Task description
Pick every line with "objects" from the material below.

>> START

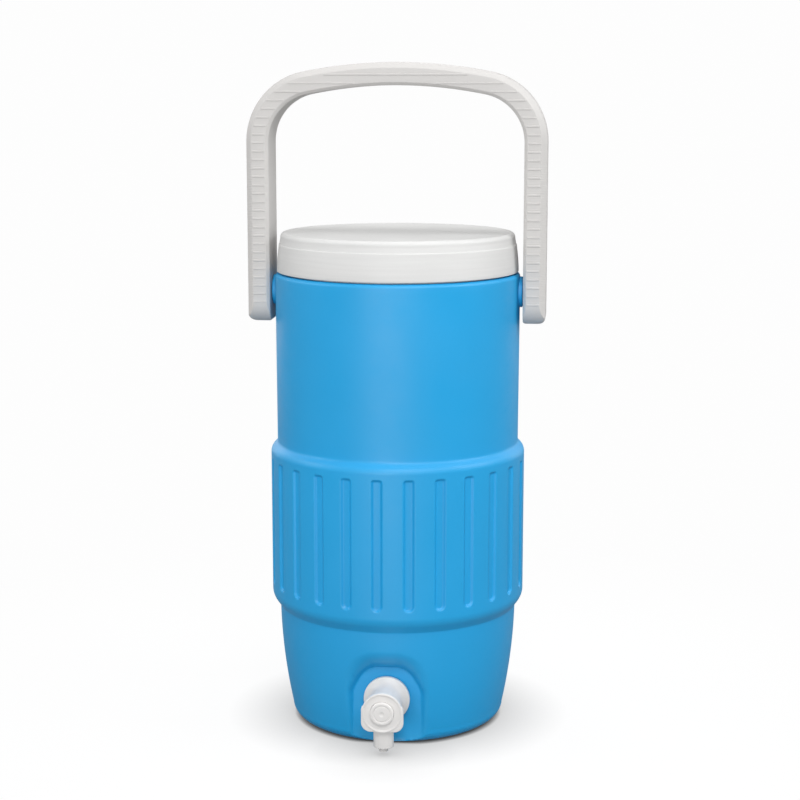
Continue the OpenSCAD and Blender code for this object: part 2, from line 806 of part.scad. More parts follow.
module tap_body() {
    // The slanted passage runs from the chamber's middle down into the spout's bore
    passage_rise = tap_z - spout_top + passage_r;
    passage_run = spout_at - (chamber_front + chamber_back) / 2;
    passage_tilt = atan(passage_run / passage_rise);
    color(tap_white)
        difference() {
            union() {
                tap_round(shank_end, flange_at + over, shank_r, shank_r);
                tap_round(flange_at, flange_at + flange_t, flange_r, flange_r);
                tap_round(flange_at + flange_t - over / 2, barrel_at, cone_r, barrel_r);
                tap_round(barrel_at - over / 2, plate_face - plate_t / 2, barrel_r, barrel_r);
                on_tap()
                    translate([0, 0, plate_face - plate_t])
                        linear_extrude(plate_t)
                            plate_outline();
                translate([0, -spout_at, spout_z])
                    cylinder(r = spout_r, h = spout_join - spout_z);
                translate([0, -spout_at, root_z])
                    cylinder(r = spout_r + root_proud, h = spout_join - root_z);
            }
            tap_round(shank_end - over, seat_at, inlet_r, inlet_r);
            tap_round(seat_at - over, chamber_back + over, seat_hole_r, seat_hole_r);
            tap_round(chamber_back, chamber_front, chamber_r, chamber_r);
            tap_round(chamber_front - over, chamber_front + stem_seal_t,
                stem_seal_r + stem_seal_gap, stem_seal_r + stem_seal_gap);
            tap_round(chamber_front, bore_floor + over, stem_r + stem_clear, stem_r + stem_clear);
            tap_round(bore_floor, plate_face + over, button_bore_r, button_bore_r);
            translate([0, -spout_at, spout_z - over])
                cylinder(r = spout_bore_r, h = spout_top - spout_z + over);
            translate([0, -spout_at, spout_top - passage_r])
                rotate([-passage_tilt, 0, 0])
                    cylinder(r = passage_r, h = passage_rise / cos(passage_tilt));
        }
}

module tap_nozzle() {
    color(tap_white)
        translate([0, -spout_at, 0])
            difference() {
                union() {
                    translate([0, 0, nozzle_z])
                        cylinder(r = nozzle_tip_r, h = spout_z - nozzle_z + over);
                    translate([0, 0, spout_z])
                        cylinder(r = spout_bore_r - nozzle_clear, h = nozzle_in);
                }
                translate([0, 0, nozzle_z - over])
                    cylinder(r = nozzle_bore_r, h = spout_z - nozzle_z + nozzle_in + 2 * over);
            }
}

module tap_outer_washer() {
    color(rubber_grey)
        tap_ring(face_at, flange_at, outer_washer_r, shank_hole_r);
}

module tap_inner_washer() {
    color(rubber_grey)
        tap_ring(liner_in_at - washer_t, liner_in_at, inner_washer_r, shank_hole_r);
}

module tap_nut() {
    color(tap_white)
        difference() {
            on_tap()
                translate([0, 0, nut_at])
                    cylinder(r = nut_r, h = nut_t, $fn = 6);
            tap_round(nut_at - over, nut_at + nut_t + over, shank_r + stem_seat_clear,
                shank_r + stem_seat_clear);
        }
}

module tap_button() {
    hollow_r = button_r - button_skirt_t;
    socket_r = stem_r + stem_seat_clear + socket_wall;
    ring_r = button_r - 2 * button_skirt_t;
    dimple_r = button_skirt_t;
    color(tap_white)
        difference() {
            union() {
                difference() {
                    tap_round(button_face - button_l, button_face, button_r, button_r);
                    tap_round(button_face - button_l - over, button_in, hollow_r, hollow_r);
                }
                tap_round(button_face - button_l + button_travel, button_in + over / 2,
                    socket_r, socket_r);
            }
            tap_round(button_face - button_l, button_in, stem_r + stem_seat_clear,
                stem_r + stem_seat_clear);
            // Shallow ring and dimple in the face
            tap_ring(button_face - button_face_t / 4, button_face + over,
                ring_r + button_skirt_t / 2, ring_r);
            tap_round(button_face - button_face_t / 4, button_face + over, dimple_r, dimple_r);
        }
}

module tap_stem() {
    color(tap_white)
        union() {
            tap_round(seat_at - valve_t - stem_head_t / 2, stem_front, stem_r, stem_r);
            tap_round(seat_at - valve_t - stem_head_t, seat_at - valve_t, stem_head_r, stem_head_r);
        }
}

module tap_stem_seal() {
    color(rubber_grey)
        tap_ring(chamber_front, chamber_front + stem_seal_t, stem_seal_r, stem_r + stem_clear);
}

module tap_valve_seal() {
    color(rubber_grey)
        tap_ring(seat_at - valve_t, seat_at, valve_r, stem_r + stem_seat_clear);
}

// Coil of the return spring as one closed tube, between the bore's floor and the button
module tap_spring() {
    sides = 8;
    rings_per_turn = 16;
    rings = spring_turns * rings_per_turn;
    wire_r = spring_wire / 2;
    low = bore_floor + spring_gap + wire_r;
    rise = button_in - spring_gap - wire_r - low;
    points = [for (i = [0:rings], j = [0:sides - 1])
        let (turn = 360 * i / rings_per_turn, side = 360 * j / sides, r = spring_r + wire_r * cos(side))
        [r * cos(turn), r * sin(turn), low + rise * i / rings + wire_r * sin(side)]];
    walls = [for (i = [0:rings - 1], j = [0:sides - 1])
        let (a = i * sides + j, b = i * sides + (j + 1) % sides)
        [b, a, a + sides, b + sides]];
    ends = [[for (j = [0:sides - 1]) j], [for (j = [sides - 1:-1:0]) rings * sides + j]];
    color(steel)
        on_tap()
            polyhedron(points = points, faces = concat(walls, ends));
}

outer_shell();
foam_fill_plug();
insulation_foam();
inner_liner();
lid_shell();
lid_pan();
lid_foam();
lid_gasket();
handle_bail();
handle_pin_left();
handle_pin_right();
tap_body();
tap_nozzle();
tap_outer_washer();
tap_inner_washer();
tap_nut();
tap_button();
tap_stem();
tap_stem_seal();
tap_valve_seal();
tap_spring();
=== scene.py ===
import math

import bmesh
import bpy
import numpy as np
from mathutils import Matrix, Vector


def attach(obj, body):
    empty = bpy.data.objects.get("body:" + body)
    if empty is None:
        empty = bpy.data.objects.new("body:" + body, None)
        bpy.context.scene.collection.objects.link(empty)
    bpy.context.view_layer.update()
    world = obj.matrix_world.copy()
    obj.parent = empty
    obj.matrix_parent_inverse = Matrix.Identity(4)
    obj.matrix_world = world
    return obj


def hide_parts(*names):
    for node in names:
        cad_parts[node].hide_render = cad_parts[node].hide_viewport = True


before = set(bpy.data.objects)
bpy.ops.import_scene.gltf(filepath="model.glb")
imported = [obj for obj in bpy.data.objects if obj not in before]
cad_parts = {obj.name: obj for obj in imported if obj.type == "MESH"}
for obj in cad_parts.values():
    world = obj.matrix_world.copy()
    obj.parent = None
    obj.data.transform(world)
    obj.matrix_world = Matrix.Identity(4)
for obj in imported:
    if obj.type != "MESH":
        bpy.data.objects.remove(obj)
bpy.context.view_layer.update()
MM = 0.001
# points closer than this, in metres, are one
WELD = 1e-6

# ---------------------------------------------------------------- mesh helpers


def make(name, verts, faces, sharp=35):
    """A mesh object from points in millimetres, smooth except at edges sharper than an angle."""
    me = bpy.data.meshes.new(name)
    me.from_pydata([tuple(float(c) * MM for c in v) for v in verts], [], faces)
    me.validate()
    me.shade_smooth()
    me.set_sharp_from_angle(angle=math.radians(sharp))
    ob = bpy.data.objects.new(name, me)
    bpy.context.scene.collection.objects.link(ob)
    return ob


def grid_faces(nu, nv, u_closed, v_closed):
    """Quads of a grid of nu by nv points, stored row by row along u."""
    out = []
    for i in range(nu if u_closed else nu - 1):
        for j in range(nv if v_closed else nv - 1):
            a, b = i * nv + j, ((i + 1) % nu) * nv + j
            c, d = ((i + 1) % nu) * nv + (j + 1) % nv, i * nv + (j + 1) % nv
            out.append((a, b, c, d))
    return out


def lathe(profile, n, axis="z", at=(0, 0, 0)):
    """Points and quads of a closed profile of (r, s) turned about an axis, s running along it."""
    pts = []
    for i in range(n):
        a = 2 * math.pi * i / n
        ca, sa = math.cos(a), math.sin(a)
        for r, s in profile:
            if axis == "z":
                p = (r * ca, r * sa, s)
            elif axis == "-y":
                p = (r * ca, -s, r * sa)
            else:
                p = (s, r * ca, r * sa)
            pts.append((p[0] + at[0], p[1] + at[1], p[2] + at[2]))
    faces = grid_faces(n, len(profile), True, True)
    if axis == "-y":
        faces = [f[::-1] for f in faces]
    return pts, faces


def arc(cx, cz, r, a0, a1, n):
    """Points of an arc between two angles in degrees."""
    return [
        (cx + r * math.cos(math.radians(a0 + (a1 - a0) * k / n)),
         cz + r * math.sin(math.radians(a0 + (a1 - a0) * k / n)))
        for k in range(n + 1)
    ]


def rounded(points, radii, n=4):
    """A closed outline whose corners are rounded, each by its own radius."""
    out = []
    m = len(points)
    for i in range(m):
        p0, p1, p2 = (np.array(points[(i + k) % m], float) for k in (-1, 0, 1))
        a, b = p0 - p1, p2 - p1
        la, lb = np.linalg.norm(a), np.linalg.norm(b)
        r = radii[i] if isinstance(radii, (list, tuple)) else radii
        cosine = float(np.clip(a @ b / (la * lb), -1, 1))
        half = math.acos(cosine) / 2
        t = r / math.tan(half) if half > 1e-6 else 0
        t = min(t, 0.49 * la, 0.49 * lb)
        if r <= 0 or t < 1e-4 or half > math.radians(88):
            out.append(tuple(p1))
            continue
        q0, q1 = p1 + a / la * t, p1 + b / lb * t
        for k in range(n + 1):
            s = k / n
            out.append(tuple((1 - s) ** 2 * q0 + 2 * s * (1 - s) * p1 + s**2 * q1))
    return out


def merge(parts):
    """One list of points and faces from several."""
    pts, faces = [], []
    for p, f in parts:
        o = len(pts)
        pts += list(p)
        faces += [tuple(k + o for k in q) for q in f]
    return pts, faces


def smooth01(t):
    """A smooth step from 0 to 1."""
    t = np.clip(t, 0, 1)
    return t * t * (3 - 2 * t)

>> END

Output below
    empty = bpy.data.objects.get("body:" + body)
        empty = bpy.data.objects.new("body:" + body, None)
        bpy.context.scene.collection.objects.link(empty)
before = set(bpy.data.objects)
imported = [obj for obj in bpy.data.objects if obj not in before]
        bpy.data.objects.remove(obj)
    ob = bpy.data.objects.new(name, me)
    bpy.context.scene.collection.objects.link(ob)